• TASK TO CARRY OUT: Extract, unchanged, every line from the top of the material below through the line with "return total", and no more.

• MATERIAL:
------------------------------------

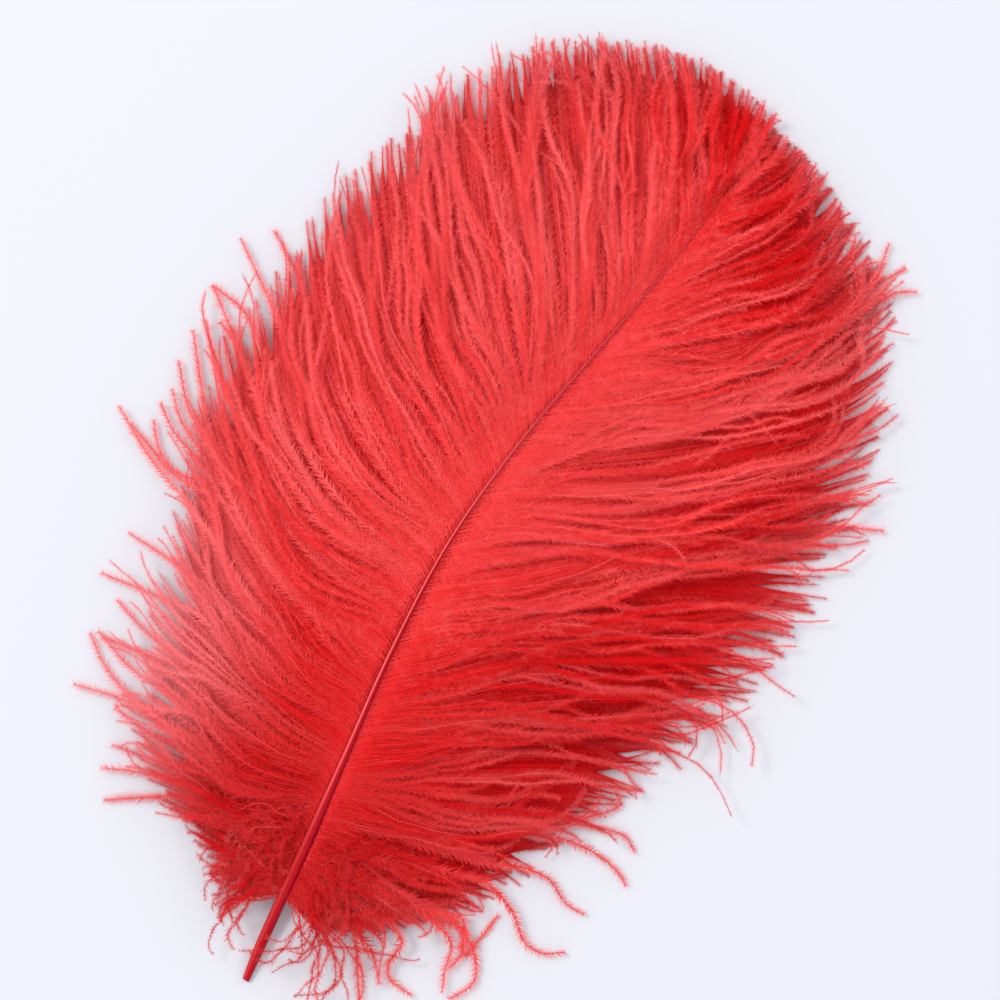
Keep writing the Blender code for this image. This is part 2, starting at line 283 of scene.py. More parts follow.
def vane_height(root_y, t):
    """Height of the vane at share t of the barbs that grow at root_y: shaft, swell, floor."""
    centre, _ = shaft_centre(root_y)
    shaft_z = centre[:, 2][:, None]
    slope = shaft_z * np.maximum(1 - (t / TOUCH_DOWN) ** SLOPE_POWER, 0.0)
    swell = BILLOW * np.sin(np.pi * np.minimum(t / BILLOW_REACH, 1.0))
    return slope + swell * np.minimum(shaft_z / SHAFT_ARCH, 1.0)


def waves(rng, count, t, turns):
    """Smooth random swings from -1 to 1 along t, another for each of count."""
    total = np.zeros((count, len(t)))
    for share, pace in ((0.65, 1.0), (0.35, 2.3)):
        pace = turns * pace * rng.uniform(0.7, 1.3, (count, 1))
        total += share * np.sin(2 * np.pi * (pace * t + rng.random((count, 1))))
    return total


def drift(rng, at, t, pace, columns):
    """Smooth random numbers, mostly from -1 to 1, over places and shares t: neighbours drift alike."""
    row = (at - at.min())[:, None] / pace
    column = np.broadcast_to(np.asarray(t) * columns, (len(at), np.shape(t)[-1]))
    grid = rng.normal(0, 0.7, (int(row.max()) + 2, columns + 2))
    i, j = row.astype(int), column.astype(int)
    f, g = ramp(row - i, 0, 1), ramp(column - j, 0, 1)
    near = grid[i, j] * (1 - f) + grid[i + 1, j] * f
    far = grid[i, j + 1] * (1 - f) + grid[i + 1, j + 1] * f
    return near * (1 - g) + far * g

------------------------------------

• RESPONSE TO THE EXERCISE:
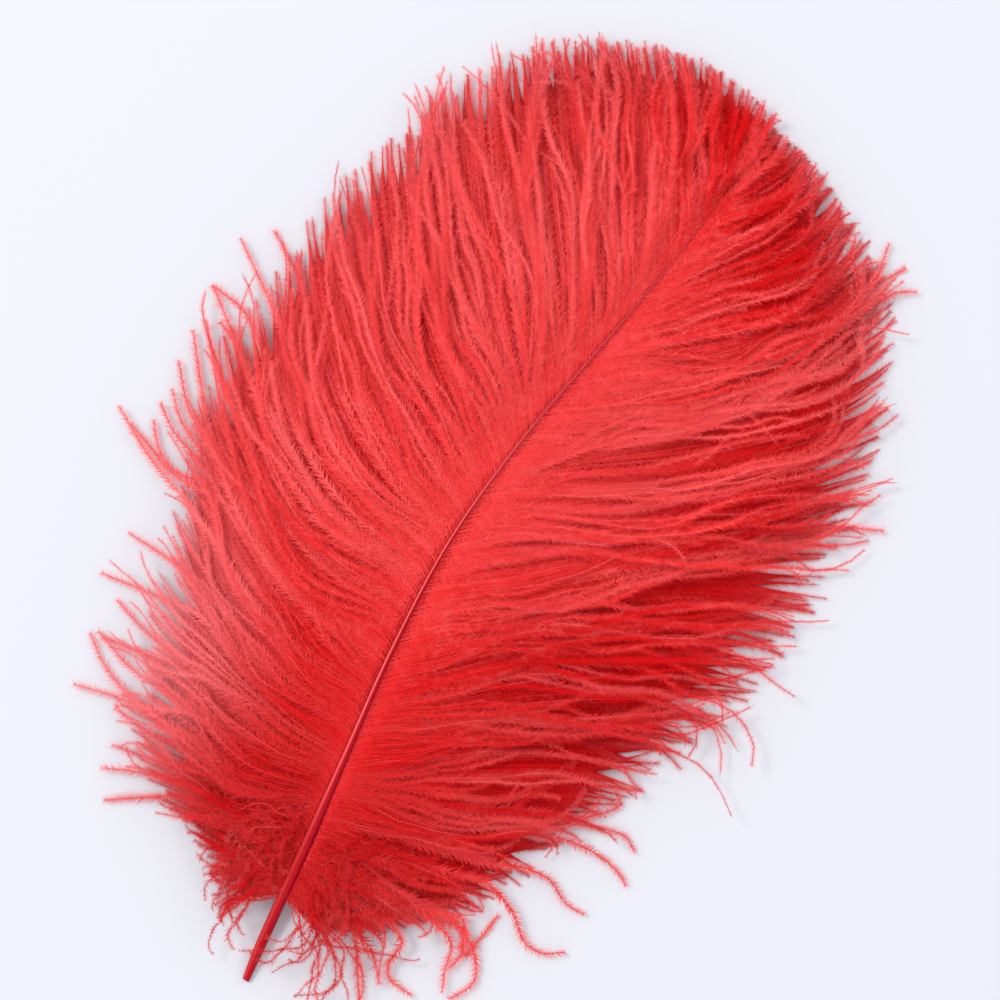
Keep writing the Blender code for this image. This is part 2, starting at line 283 of scene.py. More parts follow.
def vane_height(root_y, t):
    """Height of the vane at share t of the barbs that grow at root_y: shaft, swell, floor."""
    centre, _ = shaft_centre(root_y)
    shaft_z = centre[:, 2][:, None]
    slope = shaft_z * np.maximum(1 - (t / TOUCH_DOWN) ** SLOPE_POWER, 0.0)
    swell = BILLOW * np.sin(np.pi * np.minimum(t / BILLOW_REACH, 1.0))
    return slope + swell * np.minimum(shaft_z / SHAFT_ARCH, 1.0)


def waves(rng, count, t, turns):
    """Smooth random swings from -1 to 1 along t, another for each of count."""
    total = np.zeros((count, len(t)))
    for share, pace in ((0.65, 1.0), (0.35, 2.3)):
        pace = turns * pace * rng.uniform(0.7, 1.3, (count, 1))
        total += share * np.sin(2 * np.pi * (pace * t + rng.random((count, 1))))
    return total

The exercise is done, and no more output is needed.